AT THE SAME TIME, INJECT OPTIMISM

 

inject optimism curbside employee experience

 

Do your part to mitigate this by being both realistic and reassuring, both open and optimistic.

Believe me, they’re getting enough doom and gloom from their cable news channel of choice.

So again, yes, be real; but inject optimism.

ROLLOUT CURBSIDE EMPLOYEE EXPERIENCE BY GIVING THEM THE TOOLS THEY NEED

 

This will be a work in progress, of course (something you’ll want to communicate to your team), but getting your team the tools they need to do their work will be a massive relief to them.

There are few things worse than feeling the pressure to do your work and not being able to do it because you don’t have the requisite tools.

ROLLOUT CURBSIDE EMPLOYEE EXPERIENCE BY BEING FLEXIBLE

 

We’re all figuring this out as we go, aren’t we?

This is part of why humanness on teams is so critical. If we can all accept our mutual humanness, it’s going to be easier to understand that we’re all going to stumble here and there as we make our way in this new reality.

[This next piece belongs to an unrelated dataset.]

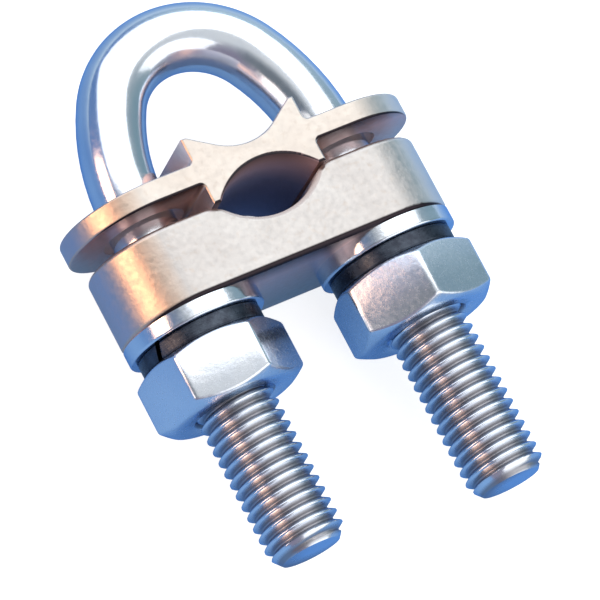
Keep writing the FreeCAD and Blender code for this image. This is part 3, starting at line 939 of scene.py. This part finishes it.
# %% The room
WALLS = (0.42, 0.46, 0.50)
ROOM_TONES = (                                                # direction, from, to, colour
    ((0, 0, 1), 0.60, 0.95, (0.68, 0.71, 0.74)),              # the ceiling
    (pointing(-135, 15), 0.60, 0.95, (0.24, 0.22, 0.30)),     # violet in front on the left
    (pointing(-93, 47), 0.87, 0.98, (0.15, 0.18, 0.21)),      # dark high on the left
    (pointing(85, 0), 0.55, 0.95, (0.20, 0.31, 0.37)),        # teal on the right
    (pointing(30, 5), 0.65, 0.92, (0.44, 0.59, 0.71)),        # pale blue behind on the right
    (pointing(-35, -5), 0.35, 0.80, (0.11, 0.22, 0.46)),      # deep blue behind on the left
)


def make_room():
    """Walls that change colour with direction."""
    world = bpy.data.worlds.new("room")
    world.use_nodes = True
    tree = world.node_tree
    direction = add_node(tree, "ShaderNodeTexCoord").outputs["Generated"]
    colour = WALLS
    for towards, low, high, tone in ROOM_TONES:
        colour = blend(tree, leaning(tree, direction, towards, low, high), colour, tone)
    fill(tree, tree.nodes["Background"], Color=colour)
    bpy.context.scene.world = world
    print("the room has %d blends of direction" % len(ROOM_TONES))


make_room()
bpy.context.scene.view_settings.view_transform = "Standard"

# %% [markdown]
# ## The camera
#
# The photograph looks down on the clamp from over the left leg, with the camera turned on its side
# a little, and through a long lens, so that the legs stay almost parallel. A camera could be aimed by
# eye, but here its direction, roll, aim, distance and lens were fitted to points measured in the
# photograph, so that proportions can be compared in the render.

# %% Place the camera
LOOKS_ALONG = Vector((0.38022, 0.22678, -0.89666)).normalized()
ROLL = math.radians(33.92)
AIM = Vector((1.865, -4.138, 6.474)) * MM
DISTANCE = 0.600
LENS = 296.3               # millimetres, for the sensor below
SENSOR = 36.0
NEAREST = 0.01             # nothing nearer than this is shown

camera = bpy.data.cameras.new("photograph")
camera.lens = LENS
camera.sensor_width = SENSOR
camera.clip_start = NEAREST
viewer = bpy.data.objects.new("photograph", camera)
bpy.context.scene.collection.objects.link(viewer)
level = LOOKS_ALONG.to_track_quat("-Z", "Y").to_matrix()
rolled_view = (level @ Matrix.Rotation(ROLL, 3, "Z")).to_4x4()
viewer.matrix_world = Matrix.Translation(AIM - LOOKS_ALONG * DISTANCE) @ rolled_view
bpy.context.scene.camera = viewer
print("camera at", [round(value, 3) for value in viewer.location])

Consequently, when we see our teammates stumble, our first inclination is going to be to help each other up, dust each off, and set each other up for success next time rather than ding each other.

Make sense?

OVER COMMUNICATE

 

Don’t read this as “nag.”

Interpret this as being sure everyone is on the same page, motivated, feeling good, and has everything they need to be successful.

RECOGNIZE SUCCESS

 

It can be easy during times like this to fixate on all the potential failures, all the possible pitfalls, and all the chaos swirling around during a crisis.

Don’t.

Focus on the successes. Recognize your team’s work. Point out when individuals do something awesome.

SO…

 

So in this time of “curbside everything,” differentiate your organization by making your people a priority.

Plugging in the points above will help you do that, and will create a context more likely to produce optimal performance.

WHAT ABOUT YOU?

 

What are you experiencing? How’s it going working at home? What’s your team doing to work better together? Leaders, how are you helping your team stay engaged? What ideas or suggestions do you have?